The court heard that Peattie, who represented himself in court, was in a state of frenzy as he wreaked havoc.

But when police arrived he became as “meek as a mouse”.

Frightening

Witness Lyne Isherwood, 52, said Peattie’s anger did not appear to be aimed at anyone. But she said he was in a state of frenzy. “He just vented it out on breaking the chairs. It was frightening to see,” she added.

The carer, from Manchester, added: “I was very worried. I didn’t know what was causing him to do this.”

Samantha Aitken, 35, who works at the cathedral, said Mr Peattie was in a state of “controlled aggression” when he was carrying out the attack.

She said she first became aware of the incident when she heard a “thumping sound” coming from the back of the cathedral at around 6pm.

She said she ran to the back of the cathedral and asked the visitors gathered there to leave.

She said: “He was very determined. I saw broken chairs and broken windows.”

Fiscal depute Dev Kapadia asked her: “How did you reach the conclusion that the windows were damaged by the chairs?”

She said: “There was bits of chair legs sticking out of the window.

“I was very concerned at this stage there was between 70 and 100 people in the cathedral at the time.”

Kevin Hall, 45, a mature student at Edinburgh University who works part time as a sales assistant at the cathedral, said he was the first on the scene of the incident, which took place in the Holy Cross aisle of the church.

He said Peattie was shouting and screaming as he smashed the chairs against the ground.

“I approached him initially, but then he came towards the gates with a piece of chair in his hand, and for a brief second I felt threatened,” he said.

But Mr Hall said the attacker was “as meek as a mouse” when police challenged him, and he lay down on the ground and was arrested.

Serious

Graham Tristram, an architect who works for the cathedral said the smashed chairs would cost £2,242 to replace. Repair works on the stained glass windows would cost £9,020.

And a rectangular stone bearing John Knox’s name, damaged during the incident, would cost £767 to repair.

Peattie, who represented himself, said he had not been given enough time to prepare his arguments. He said: “The law says I should have reasonable time to prepare my case.

“I have been given 36 hours to go through statements.”

He had earlier asked Mrs Aitken if she felt frightened during the incident, to which she replied ‘yes.’

“But not frightened enough to leave?”, Peattie replied.

She said: “I was the responsible person there so I had to make sure everyone was safe.”

Mr Kapadia said Mr Peattie had gone into the church and caused ‘havoc’.

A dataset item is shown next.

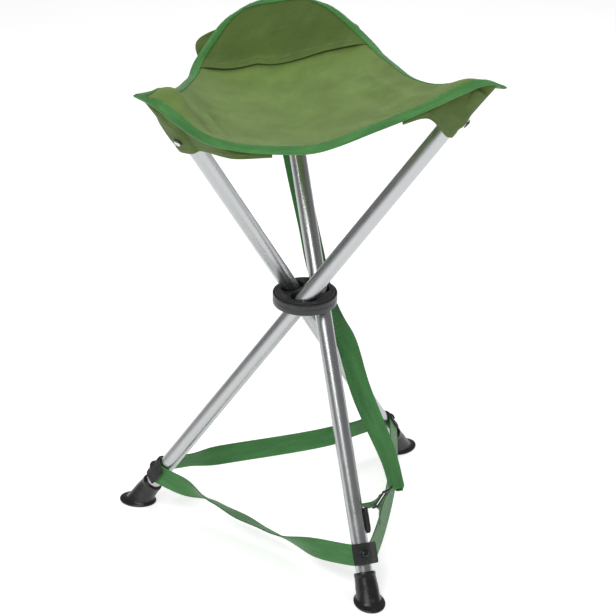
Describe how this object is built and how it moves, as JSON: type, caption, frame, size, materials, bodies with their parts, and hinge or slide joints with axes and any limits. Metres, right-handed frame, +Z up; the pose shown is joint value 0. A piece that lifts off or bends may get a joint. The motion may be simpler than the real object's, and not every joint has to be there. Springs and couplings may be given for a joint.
{
  "type": "folding camp stool",
  "caption": "Folding camp stool: a slack triangular cloth sling on tubes that cross and pivot in a hub, with a webbing loop near the floor and a carry strap.",
  "frame": {"origin": "middle of the bounding box, on the floor plane the boots stand on", "axes": "+Z up out of the floor; -Y towards the single front foot, so the raised back corner of the seat is towards +Y; +X to the right seen from the front"},
  "size_m": [0.4119, 0.4335, 0.6174],
  "materials": {
    "aluminium_tube": "satin anodised, faint draw marks along the tube",
    "steel": "polished head, lightly worn",
    "hub_black": "satin moulded",
    "plug_black": "fine texture",
    "boot_rubber": "satin, dusty at the sole",
    "washer_black": "satin",
    "olive_cloth": "plain woven polyester, matt",
    "dark_olive_cloth": "plain woven polyester, matt",
    "binding_tape": "ribbed tape, folded over the edge",
    "green_webbing": "ribbed flat webbing",
    "black_fabric": "coated woven cloth"
  },
  "bodies": {
    "hub": {"hub_base": "hub_black", "hub_cap": "hub_black", "pivot_pin_front": "steel", "pivot_pin_right": "steel", "pivot_pin_left": "steel", "hub_screw_1": "steel", "hub_screw_2": "steel", "hub_screw_3": "steel", "seat_panel": "olive_cloth", "back_flap": "dark_olive_cloth", "binding_front": "binding_tape", "binding_left": "binding_tape", "binding_right": "binding_tape", "binding_arch": "binding_tape", "floor_webbing_back": "green_webbing", "floor_webbing_left": "green_webbing", "floor_webbing_right": "green_webbing"},
    "front_leg": {"leg_tube_front": "aluminium_tube", "top_plug_front": "plug_black", "foot_front": "boot_rubber", "strap_patch_front": "black_fabric", "patch_washer_front": "washer_black", "patch_rivet_front": "steel", "pocket_washer_front": "washer_black", "pocket_rivet_front": "steel", "pocket_back": "dark_olive_cloth", "carry_strap": "green_webbing", "strap_return": "green_webbing", "strap_anchor": "green_webbing", "strap_tail": "green_webbing", "strap_adjuster": "washer_black", "strap_tab": "black_fabric"},
    "right_leg": {"leg_tube_right": "aluminium_tube", "top_plug_right": "plug_black", "foot_right": "boot_rubber", "strap_patch_right": "black_fabric", "patch_washer_right": "washer_black", "patch_rivet_right": "steel", "pocket_washer_right": "washer_black", "pocket_rivet_right": "steel", "pocket_left": "dark_olive_cloth"},
    "left_leg": {"leg_tube_left": "aluminium_tube", "top_plug_left": "plug_black", "foot_left": "boot_rubber", "strap_patch_left": "black_fabric", "patch_washer_left": "washer_black", "patch_rivet_left": "steel", "pocket_washer_left": "washer_black", "pocket_rivet_left": "steel", "pocket_right": "dark_olive_cloth"}
  },
  "joints": [
    {"name": "fold_front", "type": "hinge", "parent": "hub", "child": "front_leg", "pos_m": [0.03254, 0.0135, 0.3026], "axis": [1, 0, 0], "range_deg": [0, 32], "deforming": ["seat_panel", "back_flap", "binding_front", "binding_left", "binding_right", "binding_arch", "floor_webbing_back", "floor_webbing_left", "floor_webbing_right", "pocket_back", "carry_strap", "strap_return", "strap_anchor", "strap_tail", "strap_adjuster", "pocket_left", "pocket_right"]},
    {"name": "fold_right", "type": "hinge", "parent": "hub", "child": "right_leg", "pos_m": [0.00458, 0.02964, 0.3026], "axis": [-0.5, 0.866, 0], "range_deg": [0, 32]},
    {"name": "fold_left", "type": "hinge", "parent": "hub", "child": "left_leg", "pos_m": [0.00458, -0.00264, 0.3026], "axis": [-0.5, -0.866, 0], "range_deg": [0, 32]}
  ],
  "couplings": [
    {"joint": "fold_right", "follows": "fold_front", "ratio": 1},
    {"joint": "fold_left", "follows": "fold_front", "ratio": 1}
  ]
}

He had previous convictions for racist conduct and dishonesty, said the fiscal. Peattie’s criminal career began in 1993, and his record of previous convction ran to seven pages, said the prosecutor.

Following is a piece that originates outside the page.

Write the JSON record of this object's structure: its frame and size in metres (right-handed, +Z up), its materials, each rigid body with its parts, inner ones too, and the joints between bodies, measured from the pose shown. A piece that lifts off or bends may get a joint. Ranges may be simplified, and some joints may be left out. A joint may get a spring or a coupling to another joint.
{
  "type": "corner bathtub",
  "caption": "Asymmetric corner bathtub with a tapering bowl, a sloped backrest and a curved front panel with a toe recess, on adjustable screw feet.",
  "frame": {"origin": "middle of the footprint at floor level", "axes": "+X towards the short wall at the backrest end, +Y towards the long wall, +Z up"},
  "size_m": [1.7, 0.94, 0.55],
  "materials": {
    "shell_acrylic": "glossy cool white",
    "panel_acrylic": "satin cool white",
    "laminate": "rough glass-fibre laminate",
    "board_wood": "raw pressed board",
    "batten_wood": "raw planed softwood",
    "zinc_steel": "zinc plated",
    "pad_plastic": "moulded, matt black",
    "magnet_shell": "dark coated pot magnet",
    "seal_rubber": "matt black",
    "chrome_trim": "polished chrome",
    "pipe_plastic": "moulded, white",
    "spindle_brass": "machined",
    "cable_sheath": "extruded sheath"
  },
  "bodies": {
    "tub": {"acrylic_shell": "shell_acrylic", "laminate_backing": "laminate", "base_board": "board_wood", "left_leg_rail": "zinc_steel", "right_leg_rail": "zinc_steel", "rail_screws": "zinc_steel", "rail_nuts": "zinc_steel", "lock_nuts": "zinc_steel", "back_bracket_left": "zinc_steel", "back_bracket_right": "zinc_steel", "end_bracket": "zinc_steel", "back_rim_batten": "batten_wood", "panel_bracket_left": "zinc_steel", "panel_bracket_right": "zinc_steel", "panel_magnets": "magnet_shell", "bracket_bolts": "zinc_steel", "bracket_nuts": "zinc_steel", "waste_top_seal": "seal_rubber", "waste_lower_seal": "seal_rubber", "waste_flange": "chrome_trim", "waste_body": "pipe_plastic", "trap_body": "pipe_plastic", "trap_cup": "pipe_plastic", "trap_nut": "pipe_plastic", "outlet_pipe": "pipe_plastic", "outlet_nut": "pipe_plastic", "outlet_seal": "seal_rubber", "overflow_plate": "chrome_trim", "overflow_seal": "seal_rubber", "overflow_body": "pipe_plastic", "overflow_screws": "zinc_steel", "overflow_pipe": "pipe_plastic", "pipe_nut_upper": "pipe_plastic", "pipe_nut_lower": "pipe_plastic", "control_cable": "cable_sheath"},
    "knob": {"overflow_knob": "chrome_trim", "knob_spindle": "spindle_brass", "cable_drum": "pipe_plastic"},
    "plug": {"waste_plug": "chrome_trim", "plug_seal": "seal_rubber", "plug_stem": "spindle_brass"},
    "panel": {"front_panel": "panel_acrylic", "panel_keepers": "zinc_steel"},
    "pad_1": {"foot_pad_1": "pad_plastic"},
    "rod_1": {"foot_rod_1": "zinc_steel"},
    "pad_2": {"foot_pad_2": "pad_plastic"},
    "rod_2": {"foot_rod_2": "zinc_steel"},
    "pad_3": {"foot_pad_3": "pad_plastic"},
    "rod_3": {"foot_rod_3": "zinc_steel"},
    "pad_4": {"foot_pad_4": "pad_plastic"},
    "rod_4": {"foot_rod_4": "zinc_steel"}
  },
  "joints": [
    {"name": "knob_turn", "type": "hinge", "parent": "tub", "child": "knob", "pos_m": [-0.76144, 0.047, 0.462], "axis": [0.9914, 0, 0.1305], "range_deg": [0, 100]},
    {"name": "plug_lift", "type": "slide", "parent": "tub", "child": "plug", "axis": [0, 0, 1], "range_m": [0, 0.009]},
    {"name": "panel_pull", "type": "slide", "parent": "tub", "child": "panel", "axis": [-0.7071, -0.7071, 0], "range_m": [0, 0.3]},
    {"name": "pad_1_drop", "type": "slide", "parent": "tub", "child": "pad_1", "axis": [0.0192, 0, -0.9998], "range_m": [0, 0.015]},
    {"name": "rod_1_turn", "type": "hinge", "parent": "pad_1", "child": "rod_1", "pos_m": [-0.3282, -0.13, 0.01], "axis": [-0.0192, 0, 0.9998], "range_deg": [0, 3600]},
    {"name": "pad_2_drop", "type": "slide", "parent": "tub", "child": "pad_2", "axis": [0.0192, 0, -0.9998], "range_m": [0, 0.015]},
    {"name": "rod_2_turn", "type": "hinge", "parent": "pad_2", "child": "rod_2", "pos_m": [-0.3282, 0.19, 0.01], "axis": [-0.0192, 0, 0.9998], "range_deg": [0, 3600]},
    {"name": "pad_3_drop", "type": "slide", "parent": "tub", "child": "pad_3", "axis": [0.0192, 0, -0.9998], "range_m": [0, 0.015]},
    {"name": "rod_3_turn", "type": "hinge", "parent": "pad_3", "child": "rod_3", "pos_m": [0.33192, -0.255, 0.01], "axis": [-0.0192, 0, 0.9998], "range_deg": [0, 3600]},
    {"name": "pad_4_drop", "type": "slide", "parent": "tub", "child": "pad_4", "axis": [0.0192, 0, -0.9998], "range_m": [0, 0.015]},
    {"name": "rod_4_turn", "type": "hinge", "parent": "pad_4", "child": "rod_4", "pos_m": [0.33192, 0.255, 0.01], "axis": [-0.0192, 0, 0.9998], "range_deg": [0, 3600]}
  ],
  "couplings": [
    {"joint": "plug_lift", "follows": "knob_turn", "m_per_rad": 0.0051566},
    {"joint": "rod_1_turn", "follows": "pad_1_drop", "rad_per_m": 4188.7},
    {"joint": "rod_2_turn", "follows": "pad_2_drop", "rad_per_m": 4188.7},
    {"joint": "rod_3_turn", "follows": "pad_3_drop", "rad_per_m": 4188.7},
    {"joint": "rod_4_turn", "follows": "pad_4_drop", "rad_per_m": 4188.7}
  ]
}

Sources close to the cathedral said they understood Peattie had not received his unemployment benefit on the day of the attack on the church and that he took his anger out on the first building he could find.

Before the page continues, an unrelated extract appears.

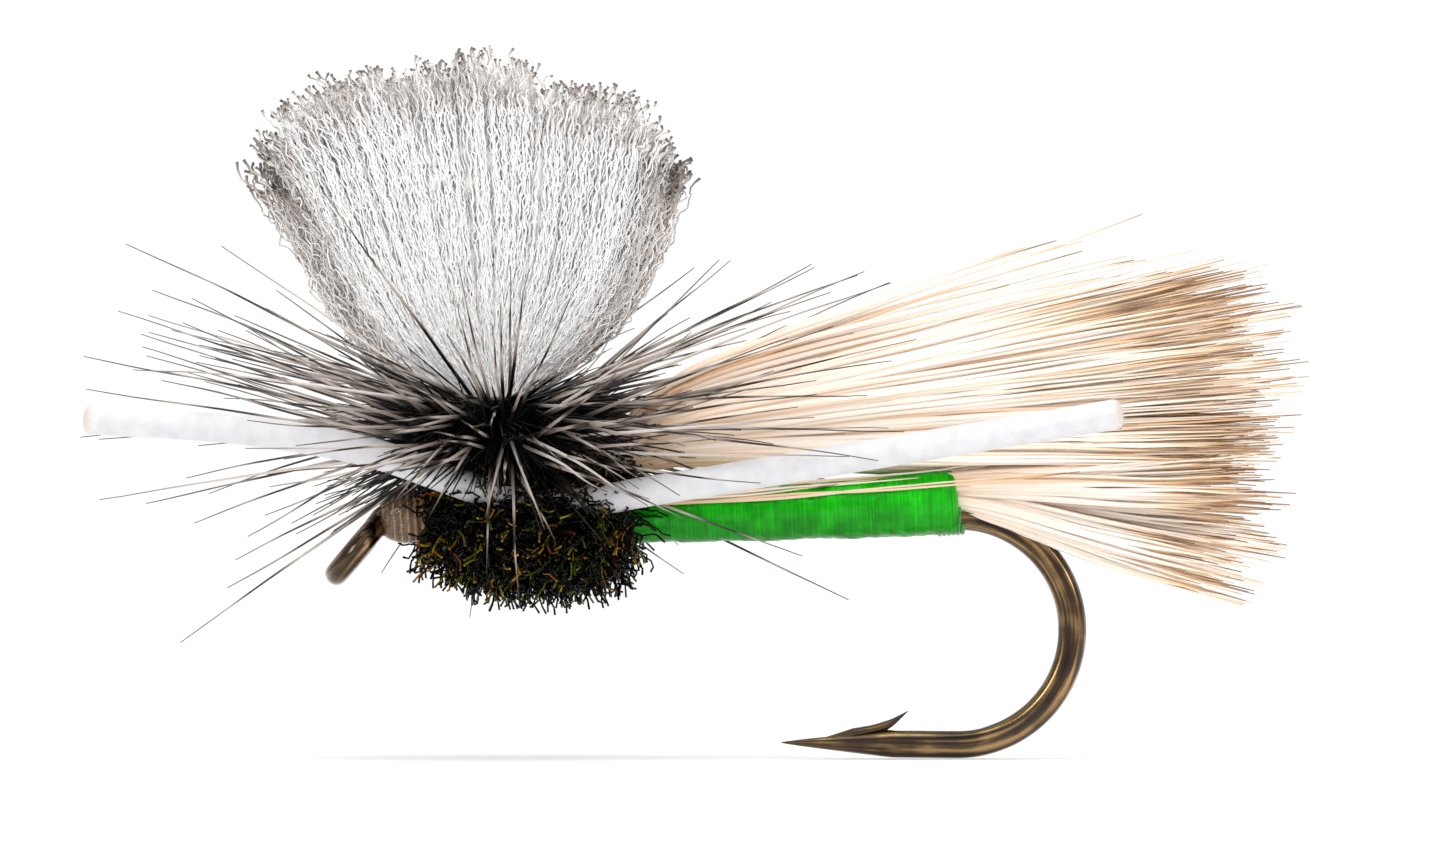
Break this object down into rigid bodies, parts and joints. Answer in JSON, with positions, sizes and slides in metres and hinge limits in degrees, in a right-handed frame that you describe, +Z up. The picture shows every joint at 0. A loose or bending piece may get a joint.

The cathedral was founded as a church in the 12th century by the Scottish royal family, who were working to spread Catholicism throughout Scotland.

For hundreds of years it has hosted events of national importance, and in 1977 a long-term, ongoing restoration programme began.

Sheriff John Horsburgh said he had no option but to jail Peattie for the offences, which happened in June this year.

He said: “Your record is so lengthy, and the nature of these charges  so serious, that a custodial disposal is appropriate here.”

The sheriff took into account where Peattie’s crimes took place. “The amount of damage you caused is going to cost £12,000 to repair,” he said.

The sentence was backdated to June 24.